3) Put the chicken back in the dutch oven, breast side down, and return to heat. Add the rest of the tomato sauce, and add water to about 3 inches below the top of the pot. Add the rest of the 5-spice and bring to a boil, then reduce heat and simmer for 15 minutes.

4) Add the remaining rice and any leftover stuffing to the pot, pouring around the sides of the chicken so it doesn't pile up on top. If making the apocryphal Mexican variation, reduce the rice by a cup and add a can of corn, a can of black beans, and some chopped jalapenos and cilantro. Stir in the rice gently to even it out. Place the cover on the dutch oven and put it in the oven.

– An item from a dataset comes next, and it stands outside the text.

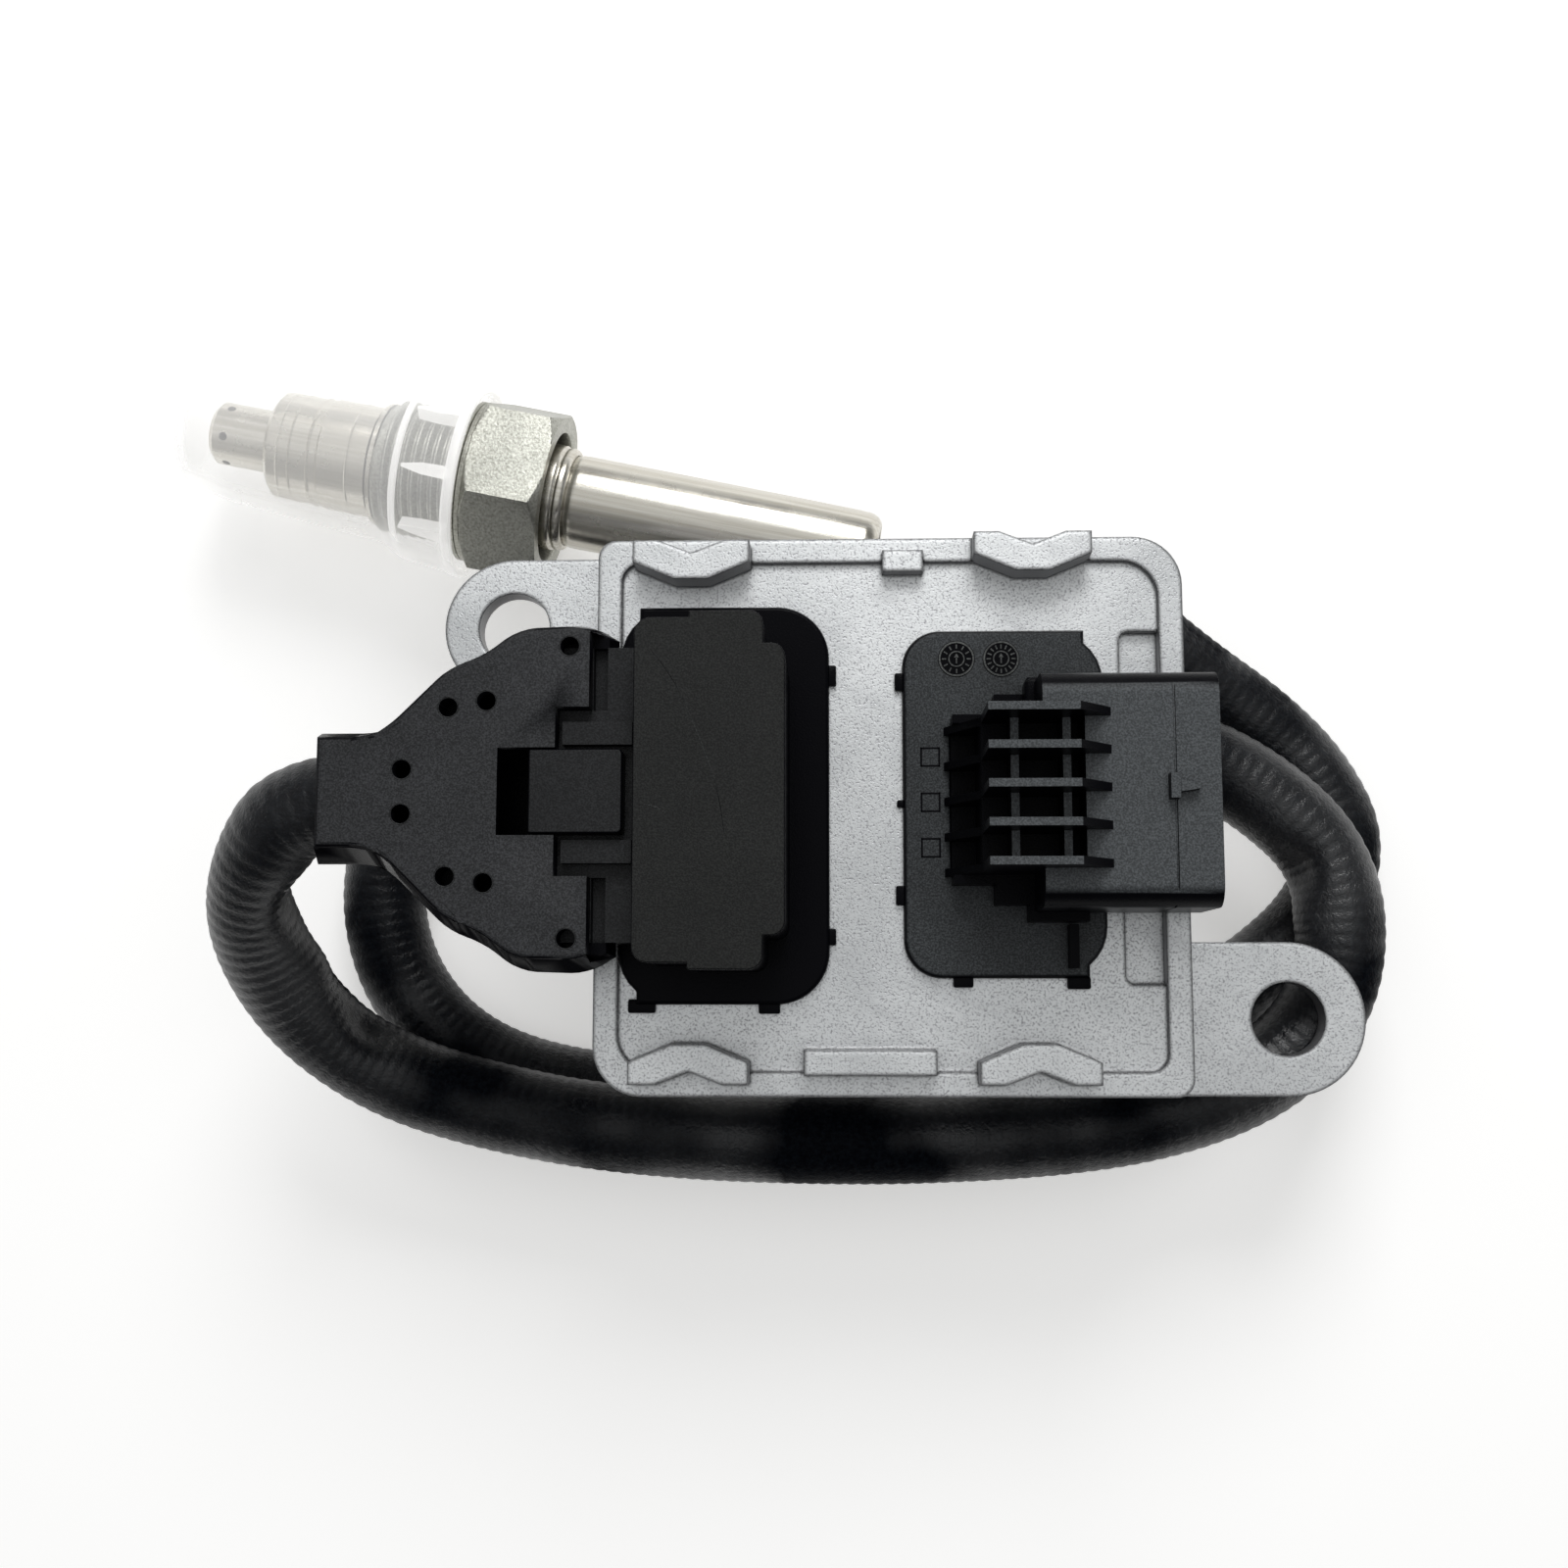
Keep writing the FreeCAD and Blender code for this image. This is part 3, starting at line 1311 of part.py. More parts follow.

Bake for about 14 hours or so, timing it so it'll be ready as lunch the next day.

5) Bask in the glorious baking aromas all night. In the morning, be sure to go out of your house for some reason for a few minutes so you can smell it all again when you come back in. When it's ready, pull the T'beet out of the oven and rest it on the stovetop for about 10 minutes with the cover removed. Put your big plate over top of it and invert T'beet onto the plate. With luck, most of it, including the delicious outside crusty rice, will go smoothly onto your plate. If not, use your wooden scraper or spatula to get the rest. You may want a second plate on the dinner table anyway for people to put bones on, so for now you can put the rice left in the pot there. Hopefully it looks kinda like this:

6) Serve to your family and guests. You will be able to cut the chicken with a serving spoon. Make sure everyone gets some chicken, and each of the three types of rice: exterior crust, middle rice, and stuffing rice from inside the chicken. Devour.